Taylor polynomials. This is a simple operation on AVR let's say, and only a little more complicated on anything else (Z80?). AVR gets you an 8 bit multiply, so it takes a lot of accumulating, but that's understandable with ten digits or however many. The basic function is:
f(x) = (((A*x + B)*x + C)*x + D)*x + ...
where A, B, C, D, ..., are the usual polynomial coefficients, factored into the above running form. Use as many terms as are necessary for the desired accuracy. Since accuracy is fixed by the display's digits, this is easy to determine beforehand.

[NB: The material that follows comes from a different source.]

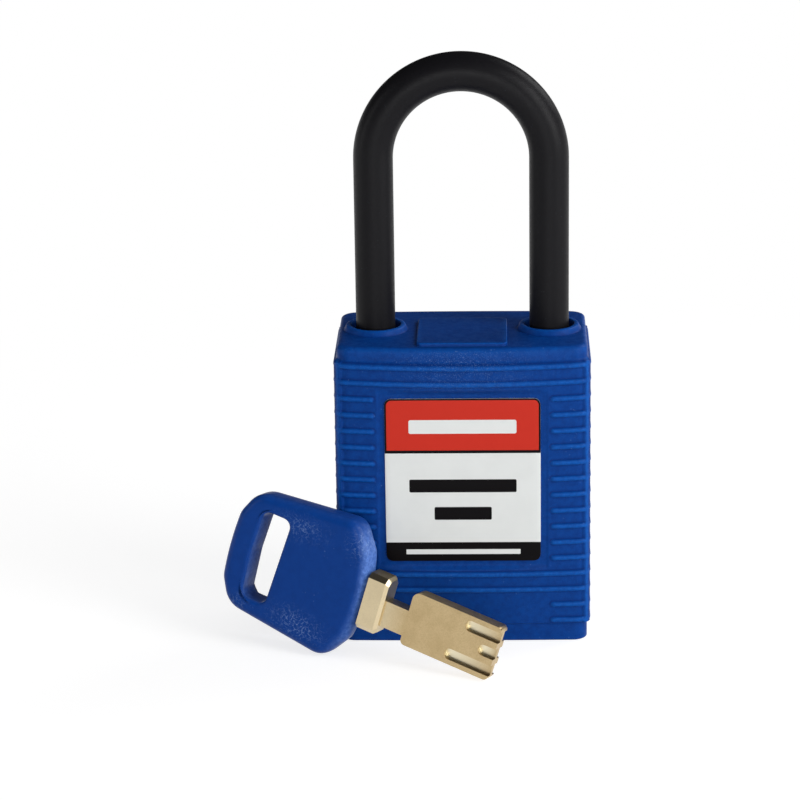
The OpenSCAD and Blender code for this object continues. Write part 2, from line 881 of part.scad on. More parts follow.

Notice that, for sin and cos, every other coefficient factor can be skipped, since only even or odd powers of x are necessary. Also, only values between
0 and pi/2 are necessary; the rest can be calculated from identities. The reduced range also simplifies the polynomial.
Constants, like e and pi, can of course be stored, though they can be calculated from power series (from the exp and atan functions, respectively).
Special attention might be paid to optimizing in BCD, since everything's going out to a decimal display anyway (unless you want to read floating point hex, which is certainly possible, but rather unconventional..).
As for integration, there are algorithms which compute them to arbitrary precision. No big deal here.
But really, I'd just buy a $10 calculator from the grocery store, because they've already done all that, and Idunno, it's probably all integrated into one ASIC anyway (probably programmed the same way though, no fancy math hardware like in a PC).